▶ YOUR GOAL
Copy out exactly the lines from the start of the data to the line containing "return sheet +". Include both.
*-*-*
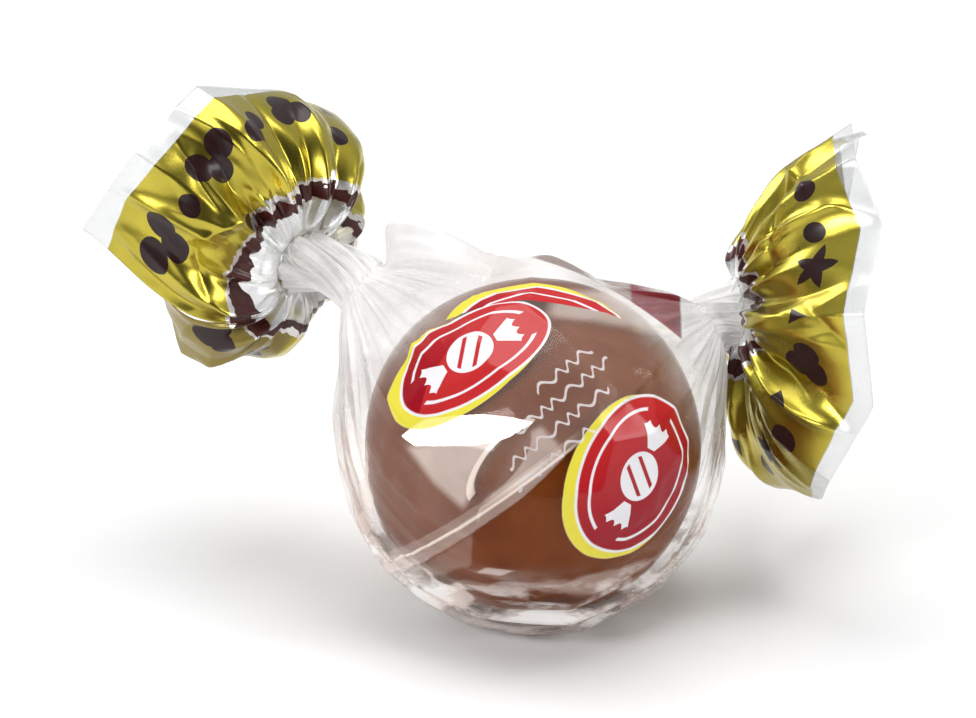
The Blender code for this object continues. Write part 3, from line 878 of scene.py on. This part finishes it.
def fan_film(end, ribs, creases):
    """A fan and the places of its points on the flat film: its panels, with pleats that
    spread out of the neck and die away to the rim, and creases across them."""
    sheet, around, length = fan_panels(end, ribs)
    share = np.linspace(0.0, 1.0, FAN_ROWS)
    turn, rows = np.meshgrid(2 * np.pi * around / around[-1], share)
    height = 0.0
    for count, tall, fades in FAN_PLEATS:
        wave = folded_wave(uneven_phase(count, turn, 2.4) + 0.8 * rows)
        height = height + tall * MM * wave * smooth(rows, 0.0, 0.16) * (1 - smooth(rows, 0.2 * fades, fades))
    onward = rows * length * FAN_LENGTH / MM
    places = np.stack([np.broadcast_to(around, onward.shape), onward], axis=-1)
    creases = (*creases, *small_creases(FAN_SMALL_CREASES, around[-1]))
    height += line_creases(places[..., 0], places[..., 1], creases) * smooth(rows, 0.05, 0.2)
    return sheet + height[..., None] * sheet_normal(sheet, end["turn"]), places


def dark_spots(film, flat, around, onward, motifs):
    """1 and more on the dots, the stars, whose edge is a power of how near the angle is to
    one of five points, and the triangles, which narrow as they go on."""
    dots, stars, triangles = motifs
    spots = 0.0
    for right, along, radius in dots:
        spots = (film.vector("DISTANCE", flat, (right, along, 0.0), output=1) < radius) + spots
    for right, along, size in stars:
        u, v = around - right, onward - along
        angle = u.turn_to(v) * (5 / (2 * np.pi)) + 10.0
        tip = abs(angle - angle.floor() - 0.5) * 2.0
        spots = ((u ** 2 + v ** 2) < (tip ** 1.4 * 0.54 + 0.46) ** 2 * size ** 2) + spots
    for right, along, size in triangles:
        u, v = around - right, onward - along
        spots = (abs(u) < (size - v) * 0.5) * (v > -0.5 * size) + spots
    return spots


def printed_fan_film(name, motifs, early, dull_band_width, gold, dark, metal, roughness):
    """The fan's film from one side: clear, then a brown line, a silver one, gold with dark
    dots, stars and triangles, and the clear margin.  The lines come some mm early, and
    the first mm round it, from the free edge, are given the dull back colour."""
    film = Finish(bpy.data.materials.new(name))
    flat = film.add("ShaderNodeUVMap", {"uv_map": "film"})
    place = film.place()
    around, onward = film.part(flat, 0), film.part(flat, 1)
    cloud = film.noise(place, scale=260.0, detail=3.0)
    grain = film.noise(place, scale=5200.0, detail=2.0)
    crumple = film.noise(place, scale=190.0, detail=2.5, ridged=True)
    shifted = onward + film.noise(flat, scale=0.9, detail=2.0) * LINE_SWAY + (early - 0.5 * LINE_SWAY)
    on_gold = (shifted > GOLD_FROM) * (onward < MARGIN)
    silver = (shifted > SILVER_FROM) * (shifted < GOLD_FROM)
    brown = (shifted > BROWN_FROM) * (shifted < SILVER_FROM)
    ink = (dark_spots(film, flat, around, onward, motifs) * on_gold + brown).smaller(1.0)
    opaque = (on_gold + silver + brown).smaller(1.0)
    dull = around.step(dull_band_width + 0.2, dull_band_width - 0.2)
    uneven = film.mix(cloud.step(0.3, 0.7), gold, tuple(0.80 * part for part in gold))
    colour = film.mix(on_gold, FILM_WHITE, film.mix(dull, uneven, GOLD_BACK))
    colour = film.mix(onward.step(MARGIN - 0.1, MARGIN + 0.1), colour, MARGIN_GREY)
    colour = film.mix(silver, colour, SILVER)
    colour = film.mix(ink, colour, film.mix(brown, dark, BROWN_LINE))
    neck_white = onward.step(2.6, 0.0)
    cover = opaque.larger(film.glance(0.35) ** 2.5 * 0.6 + 0.26 + neck_white * 0.2)
    height = cloud * 0.5 + crumple * 0.45 + grain * 0.03
    shader = film.principled(
        Base_Color=colour, Metallic=(1 - ink) * (on_gold * (1 - dull * 0.6) * metal + (1 - on_gold) * 0.8),
        Roughness=cloud * 0.12 + roughness, Specular_IOR_Level=0.3, Coat_Weight=0.12, Coat_Roughness=0.08,
        Normal=film.bump(height, distance=0.22 * MM, strength=0.6))
    return film.end(film.over_clear(cover, shader))


for name, end, ribs, creases, motifs, early, dull_band_width in FANS:
    sheet, places = fan_film(end, ribs, creases)
    order = slice(None, None, -end["turn"])  # so that the faces look outward
    fan = piece_from_grid(name, (sheet + CENTRE)[order], places[order], closed=False)
    fan.data.materials.append(printed_fan_film(name + "_gold", motifs, early, dull_band_width, *OUTSIDE))
    fan.data.materials.append(printed_fan_film(name + "_back", motifs, early, NO_DULL_BAND, *INSIDE))
    wall = fan.modifiers.new("film", "SOLIDIFY")
    wall.thickness, wall.offset, wall.material_offset = SHEET_THICKNESS, -1.0, 1
    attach(fan, "root")
    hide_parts("wrapped_candy")

# ------------------------------
# The studio: a pale floor, four soft lamps round it, and the camera that looks down on
# the sweet from the front, as the photograph does.
# ------------------------------

AIM = np.array([-2.94, 2.45, 16.86]) * MM  # what the middle of the picture shows
FRAME_WIDTH = 65.07 * MM  # how much of the object's plane it shows
CAMERA_DISTANCE = 0.62
NEAREST, FARTHEST = 0.01, 10.0  # what the camera sees
SENSOR = 36.0
SOFTBOXES = (
    # name, where it stands, its width and height (m), watts
    ("key", (-0.265, -0.29, 0.23), 0.18, 0.11, 1.1),
    ("overhead", (0.04, 0.06, 0.46), 0.44, 0.28, 1.5),
    ("right_side", (0.40, -0.12, 0.17), 0.12, 0.26, 0.7),
    ("left_back", (-0.36, 0.26, 0.26), 0.18, 0.20, 0.6),
)
FLOOR_HALF = 2.0
PALE_CARD = ((0.83, 0.83, 0.83), (0.86, 0.86, 0.86))
DIM_FRONT = (0.045, 0.045, 0.048)
BRIGHT_BACK = (0.55, 0.56, 0.57)


def aimed(place, target):
    """The turn that points an object's -Z from its place to the target, its top up."""
    return (Vector(target) - Vector(place)).to_track_quat("-Z", "Y").to_euler()


def matt_floor():
    """Smooth pale card with the faintest unevenness."""
    card = Finish(bpy.data.materials.new("pale_floor"))
    colour = card.mix(card.noise(card.place(), scale=9.0, detail=2.0), *PALE_CARD)
    return card.end(card.principled(Base_Color=colour, Roughness=0.7, Specular_IOR_Level=0.2))


def white_backdrop():
    """Light from all round: bright behind the sweet and above it, where the photograph
    has its white background, and dim on the viewer's side."""
    sky = Finish(bpy.data.worlds.new("studio"))
    way = sky.add("ShaderNodeTexCoord", output=0)
    behind, above = sky.part(way, 1), sky.part(way, 2)
    colour = sky.mix((behind + above * 0.5).step(-0.35, 0.75), DIM_FRONT, BRIGHT_BACK)
    return sky.end(sky.add("ShaderNodeBackground", None, {"Color": colour, "Strength": 1.0}),
                   "ShaderNodeOutputWorld")


corners = [(x * FLOOR_HALF, y * FLOOR_HALF, 0) for x, y in ((-1, -1), (1, -1), (1, 1), (-1, 1))]
floor_mesh = bpy.data.meshes.new("floor")
floor_mesh.from_pydata(corners, [], [(0, 1, 2, 3)])
floor_mesh.materials.append(matt_floor())
floor = placed("floor", floor_mesh)

for name, place, width, height, watts in SOFTBOXES:
    lamp = bpy.data.lights.new(name, "AREA")
    lamp.shape, lamp.size, lamp.size_y, lamp.energy = "RECTANGLE", width, height, watts
    softbox = placed(name, lamp)
    softbox.location, softbox.rotation_euler = place, aimed(place, AIM)

bpy.context.scene.world = white_backdrop()

camera_data = bpy.data.cameras.new("camera")
camera_data.sensor_width = SENSOR
camera_data.lens = SENSOR * CAMERA_DISTANCE / FRAME_WIDTH
camera_data.clip_start, camera_data.clip_end = NEAREST, FARTHEST
camera = placed("camera", camera_data)
camera.location = AIM + CAMERA_DISTANCE * view_axes()[0]
camera.rotation_euler = aimed(camera.location, AIM)
bpy.context.scene.camera = camera
bpy.context.scene.view_settings.view_transform = "Standard"
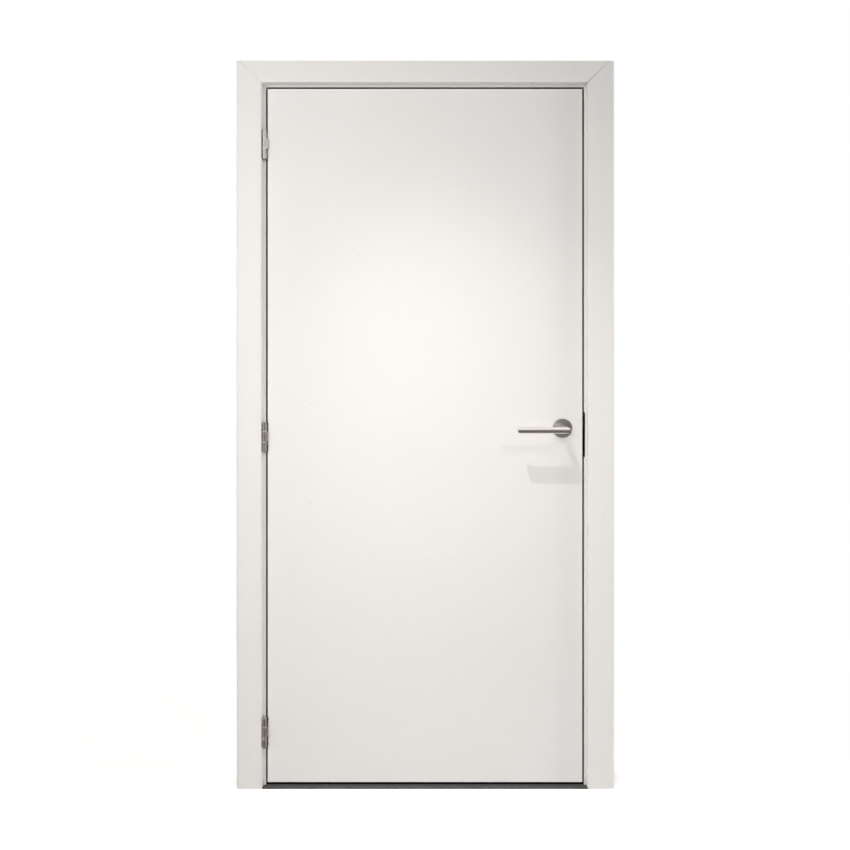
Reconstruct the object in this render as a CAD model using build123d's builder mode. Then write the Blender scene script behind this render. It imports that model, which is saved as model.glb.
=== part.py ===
*-*-*
▶ THE ANSWER
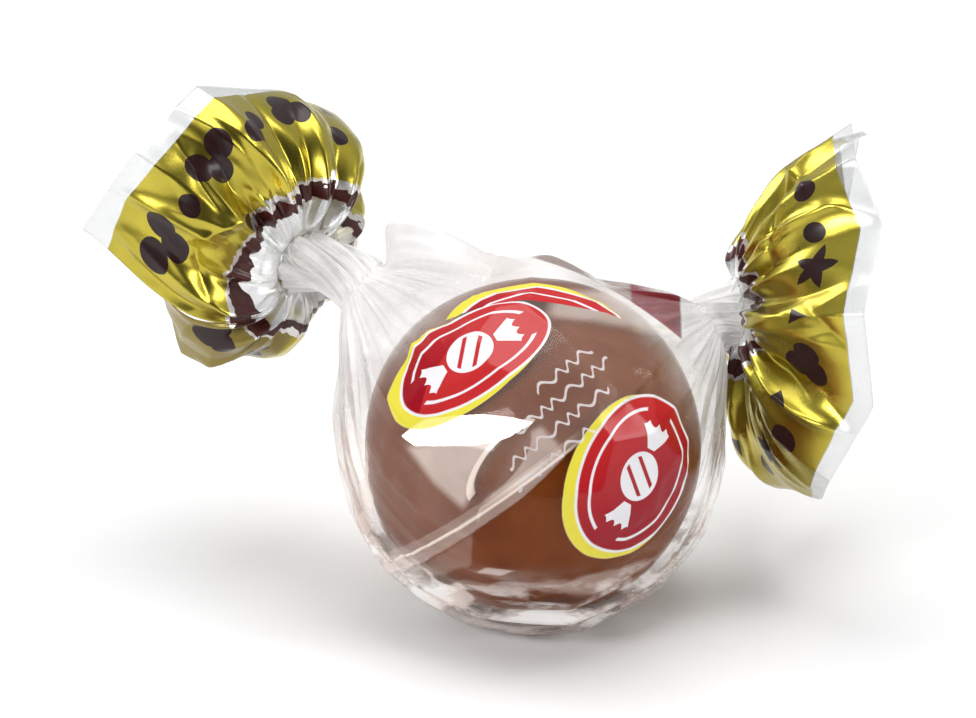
The Blender code for this object continues. Write part 3, from line 878 of scene.py on. This part finishes it.
def fan_film(end, ribs, creases):
    """A fan and the places of its points on the flat film: its panels, with pleats that
    spread out of the neck and die away to the rim, and creases across them."""
    sheet, around, length = fan_panels(end, ribs)
    share = np.linspace(0.0, 1.0, FAN_ROWS)
    turn, rows = np.meshgrid(2 * np.pi * around / around[-1], share)
    height = 0.0
    for count, tall, fades in FAN_PLEATS:
        wave = folded_wave(uneven_phase(count, turn, 2.4) + 0.8 * rows)
        height = height + tall * MM * wave * smooth(rows, 0.0, 0.16) * (1 - smooth(rows, 0.2 * fades, fades))
    onward = rows * length * FAN_LENGTH / MM
    places = np.stack([np.broadcast_to(around, onward.shape), onward], axis=-1)
    creases = (*creases, *small_creases(FAN_SMALL_CREASES, around[-1]))
    height += line_creases(places[..., 0], places[..., 1], creases) * smooth(rows, 0.05, 0.2)
    return sheet + height[..., None] * sheet_normal(sheet, end["turn"]), places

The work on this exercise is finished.